On my production method, I always begin with a sketch. Then I move to pattern-construction, dying then assembling fibers and finally embroidery. The time of the process can vary from 10 days up to 9 months of work, depending on the objects. Some pieces require 100 hours of embroidering. They are all unique pieces.
What are you currently working on?
Right now I’m working on humans hearts.
What do you do to sustain your art practice and living as an artist?
I have a few galleries I work with and they sell my pieces. I work also as textile and embroider Designer for Haute Couture & Prêt a porter (Christian Lacroix, Balmain, etc.) and I collaborate with musicians (Sir Alice, Mismerizer) and photographers (Alexandre Dieval).
What role do you think fiber art plays in contemporary art?
The use of fiber has never been lost; the textile has always accompanied the painting as a form of decorative art, and has undergone the changes of time and civilization; suffered the influence of shapes, volumes and materials.
How is your work typically displayed in a gallery setting? Does the work change for the audience when viewed in the gallery as opposed to viewing it in photograph or digital form?
It depends on the customer, the place and the curator. Usually the sculptures are scientifically pinned in glass displays or suspended under glass globes like the anatomical ecorchés or entomological trophies. Of course, the emotional impact and the details work are evident closely. But the era of digital photography and knowledge of power to allow their work to see a much larger public, without losing all of that emotion that the embroidery can give. Photography gives me the opportunity to create scenarios that are on display difficult to recreate. Occasionally I take pictures of my work on models as if they were jewels or prostheses of their body or just placed them in their natural “atmosphere”.
What has your experience been like in dealing with galleries, exhibitions, and consumers as a fiber artist?
I sell my works through exhibitions and private orders. Speaking from my own experience, buyers are often filtered through the gallery, and French galleries are usually timid in selling works in fiber. But I know one of my last pieces was bought by a collector working at Christie’s.
What is the hardest part in being a fiber artist?
For me the hardest is the slowness of realization of pieces, with embroidery you need a lot of hours to have a good effects!
Where do you imagine yourself and your work to be five years from now?
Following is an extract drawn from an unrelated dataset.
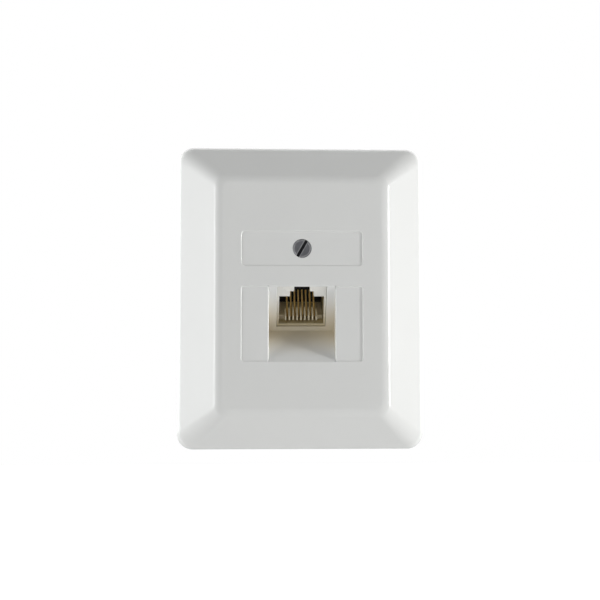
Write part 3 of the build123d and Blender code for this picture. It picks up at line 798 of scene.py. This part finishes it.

I can’t imagine my work in 5 years, but I have the desires to make big pieces. I want combine video with my fibers art. In 200, I made a stop motion movie “Naiade”, and it gave life to my pieces. I will also continue my photography studies on models and landscapes.
Inside the studio during the making of Naiade
Inside the set of Naiade
Do you have any shows or exhibitions coming up?
At this moment my work is being exhibited at Plaza Athéne Hotel in Paris, curated by Maison Parisienne. I have future exhibitions in Switerland in 2012 and I am working on a collective show in Italy in 2013.